▶ Exercise requirements: Reproduce the section of the listing that begins at the line containing "Model this object" and finishes at the line containing "its flared foot.". Include both end lines and nothing beyond them.

====

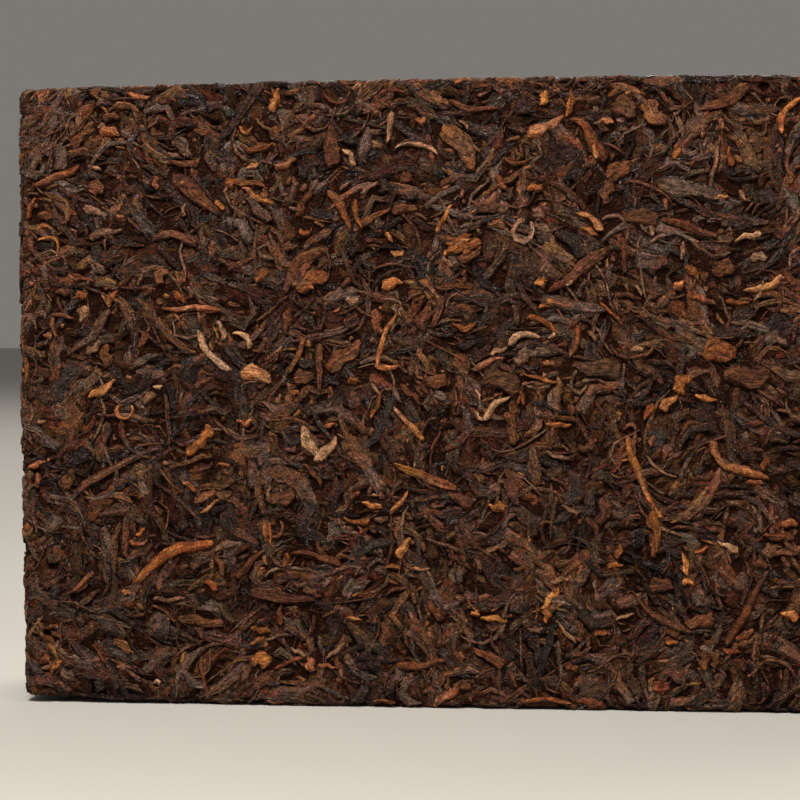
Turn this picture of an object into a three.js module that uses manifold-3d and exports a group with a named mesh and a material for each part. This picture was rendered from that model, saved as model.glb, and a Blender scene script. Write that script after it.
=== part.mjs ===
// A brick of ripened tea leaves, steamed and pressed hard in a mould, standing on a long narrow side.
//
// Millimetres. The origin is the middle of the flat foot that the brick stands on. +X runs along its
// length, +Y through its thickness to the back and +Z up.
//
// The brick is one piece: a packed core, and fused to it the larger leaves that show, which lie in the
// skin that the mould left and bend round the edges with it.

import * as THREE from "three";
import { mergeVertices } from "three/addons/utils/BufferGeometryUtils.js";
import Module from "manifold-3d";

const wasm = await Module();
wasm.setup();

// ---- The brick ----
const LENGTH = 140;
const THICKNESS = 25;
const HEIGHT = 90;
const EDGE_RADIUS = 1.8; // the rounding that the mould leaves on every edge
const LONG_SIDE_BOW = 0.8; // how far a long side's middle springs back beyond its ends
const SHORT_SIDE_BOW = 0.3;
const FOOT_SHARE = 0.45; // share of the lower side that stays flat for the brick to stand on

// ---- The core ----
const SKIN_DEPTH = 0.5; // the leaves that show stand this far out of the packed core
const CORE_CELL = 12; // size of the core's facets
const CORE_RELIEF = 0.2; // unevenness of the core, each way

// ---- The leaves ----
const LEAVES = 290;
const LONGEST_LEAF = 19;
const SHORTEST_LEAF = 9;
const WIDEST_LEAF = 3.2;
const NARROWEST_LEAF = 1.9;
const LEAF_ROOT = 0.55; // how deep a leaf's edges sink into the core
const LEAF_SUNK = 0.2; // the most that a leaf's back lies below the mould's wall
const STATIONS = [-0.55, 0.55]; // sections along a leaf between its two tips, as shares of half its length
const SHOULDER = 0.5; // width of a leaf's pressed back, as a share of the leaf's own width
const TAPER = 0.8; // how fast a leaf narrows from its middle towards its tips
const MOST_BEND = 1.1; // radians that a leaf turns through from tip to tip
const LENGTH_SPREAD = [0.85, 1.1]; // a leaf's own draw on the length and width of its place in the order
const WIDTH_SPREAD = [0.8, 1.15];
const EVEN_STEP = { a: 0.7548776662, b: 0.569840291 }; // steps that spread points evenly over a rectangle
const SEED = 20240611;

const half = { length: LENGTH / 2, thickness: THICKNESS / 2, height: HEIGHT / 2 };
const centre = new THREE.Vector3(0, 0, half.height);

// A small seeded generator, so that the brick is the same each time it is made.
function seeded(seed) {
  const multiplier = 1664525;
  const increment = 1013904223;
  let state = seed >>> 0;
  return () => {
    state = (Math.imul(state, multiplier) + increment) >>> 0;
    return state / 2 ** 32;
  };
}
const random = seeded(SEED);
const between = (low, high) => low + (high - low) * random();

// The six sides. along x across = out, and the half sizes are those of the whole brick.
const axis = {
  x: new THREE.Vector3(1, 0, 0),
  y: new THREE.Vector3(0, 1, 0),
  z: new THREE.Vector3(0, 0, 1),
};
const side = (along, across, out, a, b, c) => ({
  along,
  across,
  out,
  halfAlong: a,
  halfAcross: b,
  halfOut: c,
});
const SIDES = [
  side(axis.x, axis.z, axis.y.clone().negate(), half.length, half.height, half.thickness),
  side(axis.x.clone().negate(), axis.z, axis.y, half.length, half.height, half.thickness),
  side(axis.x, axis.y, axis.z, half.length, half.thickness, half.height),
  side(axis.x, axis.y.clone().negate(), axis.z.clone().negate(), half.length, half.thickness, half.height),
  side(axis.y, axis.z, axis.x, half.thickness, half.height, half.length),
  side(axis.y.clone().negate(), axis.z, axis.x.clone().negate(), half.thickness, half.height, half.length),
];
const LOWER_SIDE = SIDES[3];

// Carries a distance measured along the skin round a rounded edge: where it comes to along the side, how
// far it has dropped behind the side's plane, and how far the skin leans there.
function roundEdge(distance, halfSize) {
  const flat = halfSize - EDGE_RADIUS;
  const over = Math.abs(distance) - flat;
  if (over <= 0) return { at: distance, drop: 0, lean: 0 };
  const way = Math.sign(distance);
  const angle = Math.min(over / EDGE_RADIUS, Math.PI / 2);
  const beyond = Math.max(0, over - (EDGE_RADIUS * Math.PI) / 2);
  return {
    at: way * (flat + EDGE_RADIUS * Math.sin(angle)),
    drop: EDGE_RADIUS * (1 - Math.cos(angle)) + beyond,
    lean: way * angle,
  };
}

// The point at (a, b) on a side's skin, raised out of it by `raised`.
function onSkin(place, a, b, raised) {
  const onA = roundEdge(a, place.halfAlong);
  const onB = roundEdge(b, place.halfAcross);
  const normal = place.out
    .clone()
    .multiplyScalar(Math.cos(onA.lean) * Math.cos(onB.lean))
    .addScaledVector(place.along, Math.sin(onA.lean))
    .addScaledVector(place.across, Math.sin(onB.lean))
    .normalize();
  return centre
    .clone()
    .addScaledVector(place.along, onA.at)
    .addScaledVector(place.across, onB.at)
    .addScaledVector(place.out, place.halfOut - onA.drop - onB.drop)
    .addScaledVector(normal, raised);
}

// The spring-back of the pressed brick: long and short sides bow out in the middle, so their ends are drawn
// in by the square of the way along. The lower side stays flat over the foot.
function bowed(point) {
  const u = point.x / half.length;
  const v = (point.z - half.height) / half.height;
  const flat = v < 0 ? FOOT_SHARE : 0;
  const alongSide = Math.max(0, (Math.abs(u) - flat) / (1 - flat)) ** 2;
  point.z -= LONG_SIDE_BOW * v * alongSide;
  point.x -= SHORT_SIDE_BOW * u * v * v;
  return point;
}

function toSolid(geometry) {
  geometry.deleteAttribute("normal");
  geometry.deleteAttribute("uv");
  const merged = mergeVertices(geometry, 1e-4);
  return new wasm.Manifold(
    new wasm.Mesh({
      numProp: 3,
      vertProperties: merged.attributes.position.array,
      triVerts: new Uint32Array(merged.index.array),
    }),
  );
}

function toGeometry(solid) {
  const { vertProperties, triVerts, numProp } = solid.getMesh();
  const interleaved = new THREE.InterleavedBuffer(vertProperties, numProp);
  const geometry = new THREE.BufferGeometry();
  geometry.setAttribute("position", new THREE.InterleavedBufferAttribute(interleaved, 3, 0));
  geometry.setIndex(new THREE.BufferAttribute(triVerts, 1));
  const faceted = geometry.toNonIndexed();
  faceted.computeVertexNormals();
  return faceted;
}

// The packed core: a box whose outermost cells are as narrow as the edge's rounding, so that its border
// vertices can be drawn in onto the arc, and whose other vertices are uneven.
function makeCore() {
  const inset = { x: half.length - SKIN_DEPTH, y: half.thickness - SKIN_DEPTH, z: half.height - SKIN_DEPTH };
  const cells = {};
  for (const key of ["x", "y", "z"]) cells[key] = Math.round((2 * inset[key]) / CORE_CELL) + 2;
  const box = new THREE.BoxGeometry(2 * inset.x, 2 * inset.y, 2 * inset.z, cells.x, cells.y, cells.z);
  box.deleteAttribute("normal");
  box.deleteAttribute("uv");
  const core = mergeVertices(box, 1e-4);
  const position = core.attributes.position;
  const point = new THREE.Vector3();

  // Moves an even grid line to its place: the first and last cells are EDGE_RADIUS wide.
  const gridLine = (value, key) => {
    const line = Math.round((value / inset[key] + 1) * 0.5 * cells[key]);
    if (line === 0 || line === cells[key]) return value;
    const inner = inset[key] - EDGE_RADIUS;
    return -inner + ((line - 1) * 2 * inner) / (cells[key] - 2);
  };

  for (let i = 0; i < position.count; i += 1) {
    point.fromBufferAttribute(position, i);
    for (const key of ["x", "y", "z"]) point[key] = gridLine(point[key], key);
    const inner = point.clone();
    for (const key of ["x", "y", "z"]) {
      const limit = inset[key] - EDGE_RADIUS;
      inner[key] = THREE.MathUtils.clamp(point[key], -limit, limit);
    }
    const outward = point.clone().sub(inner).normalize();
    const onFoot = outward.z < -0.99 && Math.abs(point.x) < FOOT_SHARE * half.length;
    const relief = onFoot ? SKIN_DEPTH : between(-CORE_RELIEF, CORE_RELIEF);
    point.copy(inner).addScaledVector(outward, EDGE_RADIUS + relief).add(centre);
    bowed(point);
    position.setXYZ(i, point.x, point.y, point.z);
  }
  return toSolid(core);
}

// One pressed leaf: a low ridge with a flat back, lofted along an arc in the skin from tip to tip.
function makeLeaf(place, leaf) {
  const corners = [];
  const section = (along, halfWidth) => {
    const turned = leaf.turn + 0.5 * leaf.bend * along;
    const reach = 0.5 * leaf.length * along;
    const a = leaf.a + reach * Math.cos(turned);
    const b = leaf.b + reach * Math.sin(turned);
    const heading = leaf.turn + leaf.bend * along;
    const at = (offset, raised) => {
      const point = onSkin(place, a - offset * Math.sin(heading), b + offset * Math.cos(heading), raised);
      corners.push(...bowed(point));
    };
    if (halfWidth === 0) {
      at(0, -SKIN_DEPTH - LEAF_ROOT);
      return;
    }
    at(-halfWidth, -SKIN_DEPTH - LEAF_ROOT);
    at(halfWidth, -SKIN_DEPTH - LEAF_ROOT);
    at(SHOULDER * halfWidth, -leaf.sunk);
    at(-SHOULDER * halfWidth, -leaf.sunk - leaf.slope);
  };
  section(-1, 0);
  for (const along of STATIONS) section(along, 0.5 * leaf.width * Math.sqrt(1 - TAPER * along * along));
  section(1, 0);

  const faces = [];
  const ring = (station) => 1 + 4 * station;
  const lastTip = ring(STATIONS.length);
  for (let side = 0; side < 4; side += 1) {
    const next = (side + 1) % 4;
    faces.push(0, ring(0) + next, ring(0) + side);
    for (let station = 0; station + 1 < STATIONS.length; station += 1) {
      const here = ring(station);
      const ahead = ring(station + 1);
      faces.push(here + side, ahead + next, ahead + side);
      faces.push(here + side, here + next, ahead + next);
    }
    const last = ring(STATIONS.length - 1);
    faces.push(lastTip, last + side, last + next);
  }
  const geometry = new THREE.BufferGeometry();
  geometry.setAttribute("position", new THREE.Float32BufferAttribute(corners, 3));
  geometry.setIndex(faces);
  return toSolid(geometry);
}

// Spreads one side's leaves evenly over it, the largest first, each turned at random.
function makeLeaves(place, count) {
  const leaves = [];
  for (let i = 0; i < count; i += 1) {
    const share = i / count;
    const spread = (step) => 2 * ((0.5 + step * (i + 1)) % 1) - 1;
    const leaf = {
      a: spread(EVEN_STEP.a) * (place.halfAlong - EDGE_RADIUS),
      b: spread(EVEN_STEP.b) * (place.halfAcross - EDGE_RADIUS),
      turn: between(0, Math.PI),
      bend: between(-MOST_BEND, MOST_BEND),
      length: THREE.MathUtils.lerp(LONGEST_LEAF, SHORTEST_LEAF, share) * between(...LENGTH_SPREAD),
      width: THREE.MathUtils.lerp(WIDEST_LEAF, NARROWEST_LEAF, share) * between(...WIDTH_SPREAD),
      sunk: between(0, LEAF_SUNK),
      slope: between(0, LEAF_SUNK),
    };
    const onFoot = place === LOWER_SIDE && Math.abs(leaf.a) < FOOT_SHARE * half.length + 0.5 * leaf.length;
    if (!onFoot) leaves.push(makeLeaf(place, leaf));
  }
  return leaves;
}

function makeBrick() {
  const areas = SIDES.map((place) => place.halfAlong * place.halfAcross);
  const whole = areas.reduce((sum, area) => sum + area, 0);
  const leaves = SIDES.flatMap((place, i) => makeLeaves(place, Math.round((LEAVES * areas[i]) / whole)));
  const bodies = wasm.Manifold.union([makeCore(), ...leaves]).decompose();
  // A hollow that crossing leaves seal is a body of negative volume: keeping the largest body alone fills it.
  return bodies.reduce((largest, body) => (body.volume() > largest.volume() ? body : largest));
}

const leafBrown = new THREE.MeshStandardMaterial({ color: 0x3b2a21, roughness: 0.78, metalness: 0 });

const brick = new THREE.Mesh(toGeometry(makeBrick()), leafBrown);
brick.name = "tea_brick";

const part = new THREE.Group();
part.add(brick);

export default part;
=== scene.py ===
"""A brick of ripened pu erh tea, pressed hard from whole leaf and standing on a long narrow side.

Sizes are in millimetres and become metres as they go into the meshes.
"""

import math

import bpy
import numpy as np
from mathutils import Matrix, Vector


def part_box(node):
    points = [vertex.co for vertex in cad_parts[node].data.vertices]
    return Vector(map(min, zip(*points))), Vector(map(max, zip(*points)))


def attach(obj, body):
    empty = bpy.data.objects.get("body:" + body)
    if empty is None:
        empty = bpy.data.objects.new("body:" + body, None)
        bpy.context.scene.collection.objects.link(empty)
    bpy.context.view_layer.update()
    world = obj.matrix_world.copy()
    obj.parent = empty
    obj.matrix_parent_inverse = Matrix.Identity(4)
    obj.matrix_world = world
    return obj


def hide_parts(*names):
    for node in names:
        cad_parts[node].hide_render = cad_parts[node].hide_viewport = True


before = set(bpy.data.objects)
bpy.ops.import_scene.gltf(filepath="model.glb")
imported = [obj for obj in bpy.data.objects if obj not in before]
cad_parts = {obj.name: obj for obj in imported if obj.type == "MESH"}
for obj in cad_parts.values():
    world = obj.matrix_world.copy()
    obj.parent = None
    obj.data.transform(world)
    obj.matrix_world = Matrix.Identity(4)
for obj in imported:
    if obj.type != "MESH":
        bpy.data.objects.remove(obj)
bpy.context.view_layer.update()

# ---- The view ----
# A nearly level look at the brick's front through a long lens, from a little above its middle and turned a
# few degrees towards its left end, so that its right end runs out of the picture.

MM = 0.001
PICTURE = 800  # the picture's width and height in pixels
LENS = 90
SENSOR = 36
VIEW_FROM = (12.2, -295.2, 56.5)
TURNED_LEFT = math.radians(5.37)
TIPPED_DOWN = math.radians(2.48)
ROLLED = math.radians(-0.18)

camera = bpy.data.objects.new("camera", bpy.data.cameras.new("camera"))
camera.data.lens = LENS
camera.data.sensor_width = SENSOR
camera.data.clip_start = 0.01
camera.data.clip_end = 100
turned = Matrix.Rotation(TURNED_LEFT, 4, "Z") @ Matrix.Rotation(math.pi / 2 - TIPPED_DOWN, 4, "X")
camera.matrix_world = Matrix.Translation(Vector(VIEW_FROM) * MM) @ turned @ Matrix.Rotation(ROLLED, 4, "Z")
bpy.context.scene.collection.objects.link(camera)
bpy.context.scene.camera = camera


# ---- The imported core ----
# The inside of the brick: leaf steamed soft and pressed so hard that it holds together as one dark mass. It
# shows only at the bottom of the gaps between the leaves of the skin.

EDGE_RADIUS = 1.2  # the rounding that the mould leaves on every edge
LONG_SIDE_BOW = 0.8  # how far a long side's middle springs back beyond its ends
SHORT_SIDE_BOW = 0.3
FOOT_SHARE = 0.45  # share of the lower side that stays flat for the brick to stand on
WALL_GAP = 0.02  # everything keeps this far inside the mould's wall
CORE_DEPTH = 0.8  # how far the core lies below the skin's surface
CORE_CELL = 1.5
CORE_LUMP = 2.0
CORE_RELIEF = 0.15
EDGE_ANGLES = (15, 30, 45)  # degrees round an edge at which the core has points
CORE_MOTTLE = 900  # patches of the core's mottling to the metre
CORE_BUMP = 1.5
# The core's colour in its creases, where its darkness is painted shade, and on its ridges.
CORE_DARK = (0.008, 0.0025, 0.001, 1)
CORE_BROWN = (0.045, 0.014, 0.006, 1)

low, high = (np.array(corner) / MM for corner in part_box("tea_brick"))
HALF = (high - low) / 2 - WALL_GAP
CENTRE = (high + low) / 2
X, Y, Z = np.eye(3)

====

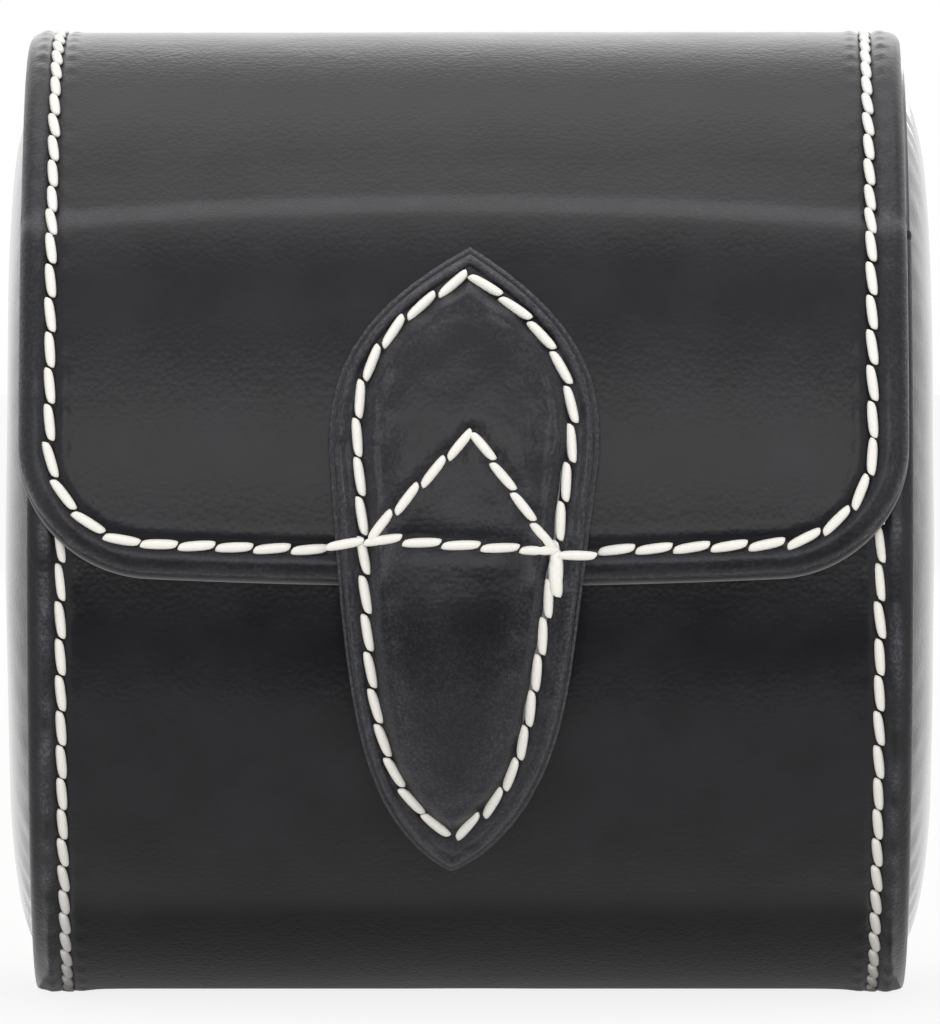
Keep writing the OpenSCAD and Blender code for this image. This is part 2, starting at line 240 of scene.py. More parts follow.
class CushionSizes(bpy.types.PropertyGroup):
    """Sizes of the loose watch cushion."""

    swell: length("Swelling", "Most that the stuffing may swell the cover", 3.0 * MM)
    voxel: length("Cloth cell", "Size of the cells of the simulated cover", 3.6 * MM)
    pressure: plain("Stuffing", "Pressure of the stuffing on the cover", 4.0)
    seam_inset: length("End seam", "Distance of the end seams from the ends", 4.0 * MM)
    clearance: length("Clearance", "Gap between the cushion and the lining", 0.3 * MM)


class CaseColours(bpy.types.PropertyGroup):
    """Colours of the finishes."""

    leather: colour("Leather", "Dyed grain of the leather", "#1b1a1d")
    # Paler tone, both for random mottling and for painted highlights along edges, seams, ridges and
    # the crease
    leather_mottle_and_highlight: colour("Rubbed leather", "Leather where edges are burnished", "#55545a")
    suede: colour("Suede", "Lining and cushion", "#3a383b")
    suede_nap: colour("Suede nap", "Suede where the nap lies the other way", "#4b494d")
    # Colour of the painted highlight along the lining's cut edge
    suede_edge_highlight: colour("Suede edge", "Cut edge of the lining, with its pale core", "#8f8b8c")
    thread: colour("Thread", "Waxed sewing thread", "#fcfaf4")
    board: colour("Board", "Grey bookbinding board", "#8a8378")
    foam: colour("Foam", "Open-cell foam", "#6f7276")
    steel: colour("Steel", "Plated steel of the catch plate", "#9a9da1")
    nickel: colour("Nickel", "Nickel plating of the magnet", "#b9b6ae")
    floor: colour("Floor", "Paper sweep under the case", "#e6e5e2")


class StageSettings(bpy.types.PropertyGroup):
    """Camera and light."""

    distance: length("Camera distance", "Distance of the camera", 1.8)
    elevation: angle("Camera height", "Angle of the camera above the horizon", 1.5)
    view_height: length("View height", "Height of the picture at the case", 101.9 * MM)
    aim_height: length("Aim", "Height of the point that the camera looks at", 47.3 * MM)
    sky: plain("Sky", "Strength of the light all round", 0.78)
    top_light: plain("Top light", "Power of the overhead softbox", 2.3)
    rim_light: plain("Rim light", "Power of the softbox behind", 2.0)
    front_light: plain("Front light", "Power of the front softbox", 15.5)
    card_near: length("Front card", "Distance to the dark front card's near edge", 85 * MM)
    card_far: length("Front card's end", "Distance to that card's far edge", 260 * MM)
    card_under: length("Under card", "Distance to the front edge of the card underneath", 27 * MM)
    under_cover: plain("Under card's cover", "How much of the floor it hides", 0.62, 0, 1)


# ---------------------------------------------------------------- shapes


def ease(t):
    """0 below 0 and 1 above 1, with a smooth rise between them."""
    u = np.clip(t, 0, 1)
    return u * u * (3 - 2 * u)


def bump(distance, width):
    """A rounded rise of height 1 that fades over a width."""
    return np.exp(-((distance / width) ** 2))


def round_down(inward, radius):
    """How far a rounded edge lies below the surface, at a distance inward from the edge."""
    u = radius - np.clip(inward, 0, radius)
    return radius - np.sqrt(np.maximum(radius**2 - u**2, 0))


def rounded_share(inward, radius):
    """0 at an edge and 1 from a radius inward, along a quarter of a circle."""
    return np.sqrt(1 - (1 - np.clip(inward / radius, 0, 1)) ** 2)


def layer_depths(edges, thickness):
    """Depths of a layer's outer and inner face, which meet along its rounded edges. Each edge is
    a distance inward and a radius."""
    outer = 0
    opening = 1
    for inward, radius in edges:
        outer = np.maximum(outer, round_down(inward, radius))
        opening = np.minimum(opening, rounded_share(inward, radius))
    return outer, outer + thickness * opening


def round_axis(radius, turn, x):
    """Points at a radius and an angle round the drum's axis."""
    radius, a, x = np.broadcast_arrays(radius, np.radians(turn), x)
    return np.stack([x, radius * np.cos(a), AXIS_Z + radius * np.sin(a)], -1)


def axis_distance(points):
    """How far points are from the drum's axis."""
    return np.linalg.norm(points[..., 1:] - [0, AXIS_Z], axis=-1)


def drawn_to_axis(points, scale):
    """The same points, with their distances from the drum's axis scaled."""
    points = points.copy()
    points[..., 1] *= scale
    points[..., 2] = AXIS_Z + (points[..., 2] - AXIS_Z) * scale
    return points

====

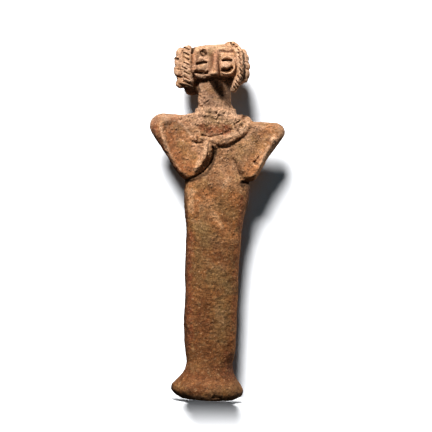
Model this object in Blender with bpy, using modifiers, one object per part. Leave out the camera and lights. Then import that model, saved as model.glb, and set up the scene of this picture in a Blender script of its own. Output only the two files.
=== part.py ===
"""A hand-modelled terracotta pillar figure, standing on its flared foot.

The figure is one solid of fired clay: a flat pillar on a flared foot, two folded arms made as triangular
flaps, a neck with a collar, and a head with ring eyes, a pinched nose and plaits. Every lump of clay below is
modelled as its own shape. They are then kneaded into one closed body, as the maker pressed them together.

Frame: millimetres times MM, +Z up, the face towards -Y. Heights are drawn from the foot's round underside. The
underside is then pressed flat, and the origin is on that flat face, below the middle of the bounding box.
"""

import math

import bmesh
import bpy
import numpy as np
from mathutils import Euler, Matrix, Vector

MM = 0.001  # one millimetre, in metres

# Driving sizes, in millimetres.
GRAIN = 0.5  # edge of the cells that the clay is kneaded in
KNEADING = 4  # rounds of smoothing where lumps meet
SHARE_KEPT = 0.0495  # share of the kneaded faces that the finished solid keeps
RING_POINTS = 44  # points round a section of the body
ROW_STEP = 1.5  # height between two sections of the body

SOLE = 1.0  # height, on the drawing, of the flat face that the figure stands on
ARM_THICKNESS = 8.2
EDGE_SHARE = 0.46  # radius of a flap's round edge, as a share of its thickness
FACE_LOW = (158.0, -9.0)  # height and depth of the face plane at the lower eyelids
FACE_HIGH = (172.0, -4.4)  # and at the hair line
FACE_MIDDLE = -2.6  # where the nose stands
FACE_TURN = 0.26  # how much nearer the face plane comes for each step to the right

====

▶ Solution for this task:
Model this object in Blender with bpy, using modifiers, one object per part. Leave out the camera and lights. Then import that model, saved as model.glb, and set up the scene of this picture in a Blender script of its own. Output only the two files.
=== part.py ===
"""A hand-modelled terracotta pillar figure, standing on its flared foot.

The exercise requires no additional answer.